Police-chief nominee O’Toole glides through confirmation hearing
In what sounded at times like a coronation, Seattle City Council members seemed all but ready to approve Kathleen O’Toole’s nomination, although there will be a few more rounds of public scrutiny before the full nine-member council votes on June 23.
Seattle Times staff reporters
Kathleen O’Toole appeared Wednesday to be headed toward speedy approval as Seattle’s next police chief, bolstered by a smooth first confirmation hearing before the City Council’s public-safety committee.
In what sounded at times like a coronation, council members seemed all but ready to vote in favor of her nomination, although that will take a few more rounds of public scrutiny before the full nine-member council votes on June 23.
The former Boston police commissioner emphasized the four themes she first highlighted when Mayor Ed Murray introduced her as his choice on May 19: restoring public trust; rebuilding pride inside the department; improving the quality of life and reducing violence in neighborhoods; and operating the department as an effective and efficient business.
“It’s time to go out,” O’Toole said of her responsibility, into “every neighborhood in the city.”
In her first 30 to 60 days, she said, she would ask for a preliminary policing plan for each neighborhood with input from officers and residents who have the best knowledge and solutions.

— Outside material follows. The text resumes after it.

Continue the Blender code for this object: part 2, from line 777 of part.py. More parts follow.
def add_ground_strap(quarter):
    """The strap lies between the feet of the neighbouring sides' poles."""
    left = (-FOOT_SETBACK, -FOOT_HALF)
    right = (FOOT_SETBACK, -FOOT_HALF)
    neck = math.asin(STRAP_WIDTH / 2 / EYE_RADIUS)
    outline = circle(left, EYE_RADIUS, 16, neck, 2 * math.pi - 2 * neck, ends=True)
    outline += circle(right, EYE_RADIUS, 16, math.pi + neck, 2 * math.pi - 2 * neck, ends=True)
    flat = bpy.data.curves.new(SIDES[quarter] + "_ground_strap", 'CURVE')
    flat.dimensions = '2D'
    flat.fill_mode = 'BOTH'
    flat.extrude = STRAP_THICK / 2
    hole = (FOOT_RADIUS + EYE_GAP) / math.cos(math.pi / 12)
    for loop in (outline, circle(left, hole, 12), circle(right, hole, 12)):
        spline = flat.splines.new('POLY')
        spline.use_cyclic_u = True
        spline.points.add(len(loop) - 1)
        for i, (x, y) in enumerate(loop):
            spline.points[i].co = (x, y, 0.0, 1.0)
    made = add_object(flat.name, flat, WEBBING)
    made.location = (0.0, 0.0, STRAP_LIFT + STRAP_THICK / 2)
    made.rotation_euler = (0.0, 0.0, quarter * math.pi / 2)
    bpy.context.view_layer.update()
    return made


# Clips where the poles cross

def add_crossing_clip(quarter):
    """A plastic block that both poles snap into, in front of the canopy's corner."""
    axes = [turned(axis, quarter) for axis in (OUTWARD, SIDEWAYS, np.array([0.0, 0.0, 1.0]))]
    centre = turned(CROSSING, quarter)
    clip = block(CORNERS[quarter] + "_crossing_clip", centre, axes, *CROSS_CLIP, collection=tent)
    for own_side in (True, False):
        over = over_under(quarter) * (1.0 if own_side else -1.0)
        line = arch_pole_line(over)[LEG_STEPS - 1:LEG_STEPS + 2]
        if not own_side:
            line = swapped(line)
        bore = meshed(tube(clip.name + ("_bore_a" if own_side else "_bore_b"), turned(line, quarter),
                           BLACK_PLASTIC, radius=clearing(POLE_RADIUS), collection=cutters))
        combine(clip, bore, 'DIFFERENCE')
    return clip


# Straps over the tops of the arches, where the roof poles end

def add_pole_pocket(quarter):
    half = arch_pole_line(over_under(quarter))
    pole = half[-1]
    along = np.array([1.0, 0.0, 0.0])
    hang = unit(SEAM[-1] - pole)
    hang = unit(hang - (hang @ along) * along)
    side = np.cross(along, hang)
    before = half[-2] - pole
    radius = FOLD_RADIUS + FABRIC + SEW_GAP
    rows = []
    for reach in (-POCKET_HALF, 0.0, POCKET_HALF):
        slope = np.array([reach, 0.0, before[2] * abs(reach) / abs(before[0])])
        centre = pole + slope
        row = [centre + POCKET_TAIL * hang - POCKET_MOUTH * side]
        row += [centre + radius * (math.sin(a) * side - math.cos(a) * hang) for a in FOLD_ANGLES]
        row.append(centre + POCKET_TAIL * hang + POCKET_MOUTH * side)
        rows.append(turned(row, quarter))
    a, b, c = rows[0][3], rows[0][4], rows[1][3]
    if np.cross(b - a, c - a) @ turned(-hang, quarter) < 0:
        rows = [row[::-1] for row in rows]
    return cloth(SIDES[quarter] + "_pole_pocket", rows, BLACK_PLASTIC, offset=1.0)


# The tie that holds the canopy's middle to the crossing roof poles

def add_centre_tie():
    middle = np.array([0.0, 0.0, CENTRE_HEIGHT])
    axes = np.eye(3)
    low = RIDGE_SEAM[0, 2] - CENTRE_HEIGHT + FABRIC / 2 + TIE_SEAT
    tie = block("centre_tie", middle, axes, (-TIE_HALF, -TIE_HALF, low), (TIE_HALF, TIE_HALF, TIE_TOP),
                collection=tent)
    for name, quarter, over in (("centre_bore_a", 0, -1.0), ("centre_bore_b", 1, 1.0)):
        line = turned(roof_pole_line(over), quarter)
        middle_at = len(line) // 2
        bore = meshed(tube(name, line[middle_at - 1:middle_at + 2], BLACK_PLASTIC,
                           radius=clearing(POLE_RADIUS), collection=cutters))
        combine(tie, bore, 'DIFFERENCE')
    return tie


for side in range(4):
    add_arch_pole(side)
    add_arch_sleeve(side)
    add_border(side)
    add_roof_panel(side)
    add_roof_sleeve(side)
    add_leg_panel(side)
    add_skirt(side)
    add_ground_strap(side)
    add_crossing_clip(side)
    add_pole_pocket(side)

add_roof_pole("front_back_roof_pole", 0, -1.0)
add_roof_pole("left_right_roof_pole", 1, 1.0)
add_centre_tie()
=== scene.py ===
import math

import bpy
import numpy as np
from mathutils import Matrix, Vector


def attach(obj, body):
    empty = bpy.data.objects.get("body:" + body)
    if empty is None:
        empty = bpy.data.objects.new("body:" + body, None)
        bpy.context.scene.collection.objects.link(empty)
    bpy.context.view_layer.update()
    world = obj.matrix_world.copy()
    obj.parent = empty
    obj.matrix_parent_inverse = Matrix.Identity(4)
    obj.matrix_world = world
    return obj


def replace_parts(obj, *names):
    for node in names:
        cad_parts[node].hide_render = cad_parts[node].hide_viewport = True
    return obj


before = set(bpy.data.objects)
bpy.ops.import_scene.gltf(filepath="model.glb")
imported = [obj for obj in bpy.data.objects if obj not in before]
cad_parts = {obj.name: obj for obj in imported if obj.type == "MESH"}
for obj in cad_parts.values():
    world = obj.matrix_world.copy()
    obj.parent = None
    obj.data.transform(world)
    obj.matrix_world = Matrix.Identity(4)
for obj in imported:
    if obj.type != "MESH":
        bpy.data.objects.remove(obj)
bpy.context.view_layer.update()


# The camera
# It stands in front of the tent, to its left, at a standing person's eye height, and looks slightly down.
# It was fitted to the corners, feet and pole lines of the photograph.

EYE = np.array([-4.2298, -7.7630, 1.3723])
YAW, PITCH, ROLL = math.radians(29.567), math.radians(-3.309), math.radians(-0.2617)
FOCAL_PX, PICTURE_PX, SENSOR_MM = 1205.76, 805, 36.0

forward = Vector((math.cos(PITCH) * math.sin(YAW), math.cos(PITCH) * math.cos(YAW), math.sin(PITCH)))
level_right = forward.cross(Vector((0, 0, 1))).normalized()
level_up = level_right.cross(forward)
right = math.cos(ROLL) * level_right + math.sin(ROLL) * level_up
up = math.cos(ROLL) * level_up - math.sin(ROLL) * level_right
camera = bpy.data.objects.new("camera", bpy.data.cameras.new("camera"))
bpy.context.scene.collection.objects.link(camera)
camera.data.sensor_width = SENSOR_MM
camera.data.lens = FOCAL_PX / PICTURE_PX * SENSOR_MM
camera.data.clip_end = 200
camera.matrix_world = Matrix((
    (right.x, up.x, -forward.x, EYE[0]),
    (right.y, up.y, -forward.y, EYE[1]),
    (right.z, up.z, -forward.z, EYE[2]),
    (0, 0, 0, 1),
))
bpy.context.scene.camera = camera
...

Appearing before committee Chairman Bruce Harrell and five other council members, O’Toole reiterated her support for carrying out federally mandated reforms — to curb excessive force and biased policing — required under a consent decree between the city and the U.S. Department of Justice.

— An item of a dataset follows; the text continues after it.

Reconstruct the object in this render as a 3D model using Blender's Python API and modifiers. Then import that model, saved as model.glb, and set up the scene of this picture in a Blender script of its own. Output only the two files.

To illustrate the urgency, O’Toole said she planned to meet Wednesday night with Merrick Bobb, the federal monitor overseeing reforms, because, although she is not chief yet, she wants to “hit the ground running.”
She noted some members of the department are demoralized but want to have strong leadership and to see trust restored.
“I have no tolerance for people who violate the rules,” O’Toole said, while stressing the need to support good officers.
As part of recruiting new officers, O’Toole said, she would like to change the TV image of the job from car chases, gunfights and enforcement to one of service and saving lives.
In response to a question from Councilmember Sally Bagshaw, O’Toole declined to comment on a federal lawsuit filed last week by more than 100 officers that seeks to block new use-of-force policies they view as unreasonable.
But O’Toole said it saddens her when a disagreement reaches the point of a lawsuit, and that her preference would be to solve such a problem “through dialogue.”
Bagshaw also raised concerns about downtown crime, such as open drug dealing.
“This city has a phenomenal reputation,” O’Toole responded, “and we don’t want that type of activity downtown to undermine the reputation for both the business community and those living there.”
Asked by Councilmember Kshama Sawant about biased policing, O’Toole cited her past efforts to curtail discriminatory policing in the New Jersey State Police and to formulate new policing policies in Northern Ireland.
“That has been a priority of mine throughout my career,” the 60-year-old O’Toole said.
Former King County Executive Ron Sims, a member of the mayor’s police-chief search committee, opened the hearing by explaining the process by which the committee identified the three finalists for police chief, calling it an “exhaustive” search.
The first speakers during the public-comment portion of the hearing urged O’Toole, if she is confirmed, to address downtown crime.
Another said her first priority should be to meet with victims of police brutality, particularly members of the black community.
Leslie Smith, who is working on vitalization in Pioneer Square, which she called “the birthplace of this fair city,” urged O’Toole to provide a “better model of policing.”
O’Toole is to appear next Wednesday at a public hearing of the council’s public-safety committee in South Seattle, followed by a committee meeting the next day where a preliminary vote will be taken on her confirmation.
O’Toole, currently a consultant, served as Boston’s first female police commissioner from 2004 to 2006, then until 2012 as chief inspector of the Irish national police after a major corruption scandal.
She started her police career in 1979, joining the Boston Police Department as a patrol officer. She spent seven years there before holding various public and private jobs in Massachusetts, including that of secretary of public safety and lieutenant colonel in the Massachusetts State Police.
O’Toole would become Seattle’s first woman to serve as full-time police chief if confirmed.
Earlier Wednesday, the council’s governance committee approved a salary of $250,000 for the new chief, an increase from about $215,000, and $40,000 in moving expenses. The full council will vote on those figures June 23, the day it also votes on confirming O’Toole.